Comme Vinci, EDF mise également sur l’open innovation pour séduire ses futures recrues. Sur sa plateforme Pulse & You, l’énergéticien a proposé en 2019 aux jeunes diplômés un challenge baptisé Le job de mes rêves. S’inspirant du concept de « gamification », les participants pouvaient y décrire leur emploi idéal, commenter et liker ceux des autres pour gagner un maximum de points. Une fois le nombre de points suffisant cumulé, les participants recevaient par mail une offre d’emploi correspondant à leurs attentes. Une manière d’inverser le processus de recrutement : c’est le recruteur qui proposait ainsi un poste adapté au profil du candidat. « Côté candidats, la mécanique est à la fois simple et décontractée. 100 % en ligne et collaborative, elle a tout pour séduire les générations Y et Z, du bac pro au bac+5 », estime Hélène Bauduin, responsable du pôle mobilité et recrutement au sein d’EDF. « Côté EDF, ce dispositif d’open innovation répond à trois enjeux : s’adresser à nos futurs collaborateurs autrement ; redonner au secteur de l’énergie toute son attractivité ; et incarner l’innovation. » explique Christophe Carval, directeur des ressources humaines. Fort de son succès, le dispositif sera renouvelé dans le courant de l’année 2020, avec pour objectif d’encourager la féminisation des métiers techniques.

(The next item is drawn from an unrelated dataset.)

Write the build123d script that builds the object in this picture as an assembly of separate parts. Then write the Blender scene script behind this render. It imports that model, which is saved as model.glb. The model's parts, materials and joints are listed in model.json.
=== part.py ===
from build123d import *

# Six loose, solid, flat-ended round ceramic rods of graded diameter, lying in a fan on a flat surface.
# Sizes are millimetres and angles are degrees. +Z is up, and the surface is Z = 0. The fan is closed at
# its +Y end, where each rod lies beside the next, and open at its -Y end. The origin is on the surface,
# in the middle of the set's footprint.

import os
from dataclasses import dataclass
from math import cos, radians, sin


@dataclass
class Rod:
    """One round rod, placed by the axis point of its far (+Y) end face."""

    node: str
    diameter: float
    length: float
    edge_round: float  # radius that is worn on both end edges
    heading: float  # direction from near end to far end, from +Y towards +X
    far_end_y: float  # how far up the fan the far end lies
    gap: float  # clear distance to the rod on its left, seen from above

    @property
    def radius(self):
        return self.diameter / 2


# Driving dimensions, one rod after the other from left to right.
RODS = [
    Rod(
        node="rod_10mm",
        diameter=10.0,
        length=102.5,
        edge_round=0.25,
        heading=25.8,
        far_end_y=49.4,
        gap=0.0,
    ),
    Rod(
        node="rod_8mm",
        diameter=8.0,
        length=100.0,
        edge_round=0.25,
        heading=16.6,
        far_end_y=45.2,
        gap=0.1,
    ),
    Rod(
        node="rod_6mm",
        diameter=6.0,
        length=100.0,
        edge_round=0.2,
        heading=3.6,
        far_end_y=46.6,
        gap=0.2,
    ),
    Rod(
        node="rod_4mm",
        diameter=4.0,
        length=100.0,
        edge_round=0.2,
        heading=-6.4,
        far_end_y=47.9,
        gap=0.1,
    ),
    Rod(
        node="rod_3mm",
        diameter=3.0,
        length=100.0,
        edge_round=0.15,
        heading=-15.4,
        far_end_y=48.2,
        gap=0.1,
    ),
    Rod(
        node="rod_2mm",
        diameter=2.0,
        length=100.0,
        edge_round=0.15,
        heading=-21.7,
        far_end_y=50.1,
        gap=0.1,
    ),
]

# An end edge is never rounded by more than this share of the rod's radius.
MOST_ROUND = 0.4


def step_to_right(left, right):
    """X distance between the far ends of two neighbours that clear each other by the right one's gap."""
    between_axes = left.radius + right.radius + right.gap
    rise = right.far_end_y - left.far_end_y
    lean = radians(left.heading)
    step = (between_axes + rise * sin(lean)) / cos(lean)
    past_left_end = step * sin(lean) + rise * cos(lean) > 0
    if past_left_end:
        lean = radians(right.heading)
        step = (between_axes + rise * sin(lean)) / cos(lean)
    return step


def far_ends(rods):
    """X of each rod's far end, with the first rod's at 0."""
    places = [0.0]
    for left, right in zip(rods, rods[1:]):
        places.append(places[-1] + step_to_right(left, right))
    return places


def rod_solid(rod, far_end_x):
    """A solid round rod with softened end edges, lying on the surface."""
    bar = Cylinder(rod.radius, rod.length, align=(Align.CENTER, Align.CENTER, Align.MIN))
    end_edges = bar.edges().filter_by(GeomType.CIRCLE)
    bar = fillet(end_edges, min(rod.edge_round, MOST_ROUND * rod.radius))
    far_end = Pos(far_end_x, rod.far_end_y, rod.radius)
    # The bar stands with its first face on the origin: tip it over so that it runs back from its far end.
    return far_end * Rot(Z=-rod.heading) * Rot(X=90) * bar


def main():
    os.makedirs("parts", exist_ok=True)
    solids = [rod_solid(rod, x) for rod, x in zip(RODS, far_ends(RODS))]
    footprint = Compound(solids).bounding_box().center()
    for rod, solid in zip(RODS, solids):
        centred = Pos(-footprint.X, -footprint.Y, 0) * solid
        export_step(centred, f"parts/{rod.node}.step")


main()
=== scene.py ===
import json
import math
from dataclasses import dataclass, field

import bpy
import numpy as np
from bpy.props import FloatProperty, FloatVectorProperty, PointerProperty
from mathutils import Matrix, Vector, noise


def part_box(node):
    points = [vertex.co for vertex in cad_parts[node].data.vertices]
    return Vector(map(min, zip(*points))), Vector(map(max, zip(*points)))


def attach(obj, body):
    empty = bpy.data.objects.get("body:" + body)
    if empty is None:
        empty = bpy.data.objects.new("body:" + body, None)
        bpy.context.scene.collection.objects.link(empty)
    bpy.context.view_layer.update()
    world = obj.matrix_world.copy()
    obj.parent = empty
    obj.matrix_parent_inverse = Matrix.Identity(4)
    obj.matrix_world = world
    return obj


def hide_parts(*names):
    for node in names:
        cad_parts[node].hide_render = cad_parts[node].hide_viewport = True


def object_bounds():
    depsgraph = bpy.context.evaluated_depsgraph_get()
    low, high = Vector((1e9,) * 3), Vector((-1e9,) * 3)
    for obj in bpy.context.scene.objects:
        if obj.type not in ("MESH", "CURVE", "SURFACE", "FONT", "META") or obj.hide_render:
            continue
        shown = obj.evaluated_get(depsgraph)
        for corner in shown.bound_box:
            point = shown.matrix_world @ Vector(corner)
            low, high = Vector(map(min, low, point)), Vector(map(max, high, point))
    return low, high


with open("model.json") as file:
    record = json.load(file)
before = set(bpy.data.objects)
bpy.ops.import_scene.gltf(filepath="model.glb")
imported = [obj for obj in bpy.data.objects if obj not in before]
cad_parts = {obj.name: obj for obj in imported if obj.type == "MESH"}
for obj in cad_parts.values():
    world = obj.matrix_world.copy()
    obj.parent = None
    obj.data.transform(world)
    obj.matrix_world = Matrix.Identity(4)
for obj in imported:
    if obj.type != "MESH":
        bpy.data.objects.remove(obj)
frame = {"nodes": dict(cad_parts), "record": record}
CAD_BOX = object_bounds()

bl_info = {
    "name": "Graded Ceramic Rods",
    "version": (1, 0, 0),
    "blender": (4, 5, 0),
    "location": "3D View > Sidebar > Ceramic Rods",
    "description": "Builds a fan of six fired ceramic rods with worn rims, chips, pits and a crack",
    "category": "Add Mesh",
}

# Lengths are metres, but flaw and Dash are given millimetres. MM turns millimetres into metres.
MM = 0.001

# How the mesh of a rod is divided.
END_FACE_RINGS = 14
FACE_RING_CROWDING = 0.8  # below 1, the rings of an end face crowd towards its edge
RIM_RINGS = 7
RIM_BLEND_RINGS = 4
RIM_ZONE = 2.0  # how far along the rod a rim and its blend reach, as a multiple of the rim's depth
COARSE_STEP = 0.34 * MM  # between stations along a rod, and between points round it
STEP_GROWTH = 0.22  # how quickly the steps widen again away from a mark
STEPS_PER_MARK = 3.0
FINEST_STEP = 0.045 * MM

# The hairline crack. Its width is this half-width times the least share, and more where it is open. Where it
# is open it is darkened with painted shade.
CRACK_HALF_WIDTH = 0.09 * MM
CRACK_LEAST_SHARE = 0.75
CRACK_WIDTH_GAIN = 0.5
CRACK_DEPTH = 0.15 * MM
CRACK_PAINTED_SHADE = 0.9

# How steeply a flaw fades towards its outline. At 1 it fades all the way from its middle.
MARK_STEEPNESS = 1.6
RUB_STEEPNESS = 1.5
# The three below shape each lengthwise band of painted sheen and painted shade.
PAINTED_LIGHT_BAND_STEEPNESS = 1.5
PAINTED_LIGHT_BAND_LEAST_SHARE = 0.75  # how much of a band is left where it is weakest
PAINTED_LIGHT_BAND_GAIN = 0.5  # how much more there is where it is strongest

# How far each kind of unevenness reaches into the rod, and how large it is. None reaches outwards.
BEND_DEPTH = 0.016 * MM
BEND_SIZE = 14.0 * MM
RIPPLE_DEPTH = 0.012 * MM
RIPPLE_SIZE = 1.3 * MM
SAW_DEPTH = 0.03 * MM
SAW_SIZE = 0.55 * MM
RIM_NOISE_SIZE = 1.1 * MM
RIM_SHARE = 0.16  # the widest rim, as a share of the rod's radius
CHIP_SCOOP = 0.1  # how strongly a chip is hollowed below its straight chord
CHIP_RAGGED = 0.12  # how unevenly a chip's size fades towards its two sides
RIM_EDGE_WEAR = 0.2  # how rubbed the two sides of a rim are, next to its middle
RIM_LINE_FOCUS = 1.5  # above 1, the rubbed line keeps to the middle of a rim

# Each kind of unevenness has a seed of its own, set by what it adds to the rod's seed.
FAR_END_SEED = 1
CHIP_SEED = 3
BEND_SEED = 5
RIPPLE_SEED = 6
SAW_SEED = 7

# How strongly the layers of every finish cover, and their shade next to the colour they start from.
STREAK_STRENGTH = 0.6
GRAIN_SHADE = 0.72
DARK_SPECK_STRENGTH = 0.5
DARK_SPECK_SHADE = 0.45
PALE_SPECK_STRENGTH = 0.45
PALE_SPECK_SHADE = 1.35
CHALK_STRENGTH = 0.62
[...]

Au-delà du recrutement, ces démarches ont aussi pour but de servir la marque employeur et de mieux connaître les aspirations des jeunes générations. « En décrivant le job de leurs rêves, non seulement les jeunes nous prouvent leur motivation et nous incitent à les rencontrer, mais ils nous transmettent aussi des données précieuses sur leurs attentes, leur rapport à la vie active et leur vision », confirme Hélène Bauduin.

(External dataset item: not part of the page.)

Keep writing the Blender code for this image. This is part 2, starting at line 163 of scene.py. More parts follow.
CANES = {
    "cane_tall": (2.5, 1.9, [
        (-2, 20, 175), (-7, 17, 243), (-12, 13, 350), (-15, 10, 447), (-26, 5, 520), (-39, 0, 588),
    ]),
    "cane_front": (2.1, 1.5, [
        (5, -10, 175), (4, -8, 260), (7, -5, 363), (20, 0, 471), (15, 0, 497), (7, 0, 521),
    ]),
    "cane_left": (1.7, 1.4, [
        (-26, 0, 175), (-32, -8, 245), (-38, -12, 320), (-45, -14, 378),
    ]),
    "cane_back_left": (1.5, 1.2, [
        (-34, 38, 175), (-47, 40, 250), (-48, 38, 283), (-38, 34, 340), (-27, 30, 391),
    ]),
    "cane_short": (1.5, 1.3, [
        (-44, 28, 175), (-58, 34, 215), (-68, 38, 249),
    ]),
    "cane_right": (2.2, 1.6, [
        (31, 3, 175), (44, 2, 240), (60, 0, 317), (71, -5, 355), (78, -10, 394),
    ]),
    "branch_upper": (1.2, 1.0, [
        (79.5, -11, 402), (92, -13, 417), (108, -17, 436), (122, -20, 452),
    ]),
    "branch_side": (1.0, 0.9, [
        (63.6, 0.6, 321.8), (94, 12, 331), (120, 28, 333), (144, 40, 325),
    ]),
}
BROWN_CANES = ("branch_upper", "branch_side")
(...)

« Aujourd’hui, nous souhaitons nous démarquer des autres employeurs potentiels pour attirer les talents qui correspondent aux valeurs de notre entreprise, ajoute Claire Schnoering de Vinci Construction. Il s’agit de créer, dès les toutes premières phases de recrutement, une relation durable avec les candidats, puis par la suite avec les futurs collaborateurs. » Et cela semble marcher : entre 2015 et 2019, l’entreprise est passée de 19 000 à 180 000 abonnés sur LinkedIn, se réjouit Claire Schnoering. De quoi inciter d’autres grands groupes à adopter cette démarche d’open innovation et de co-création, à l’image d’Allianz, de La Poste, de Groupama ou encore de Schneider Electric. Sur les 320 challenges proposés sur la plateforme d’innovation en ligne Agorize entre 2017 et 2019, 9 nouveaux collaborateurs en moyenne ont été embauchés.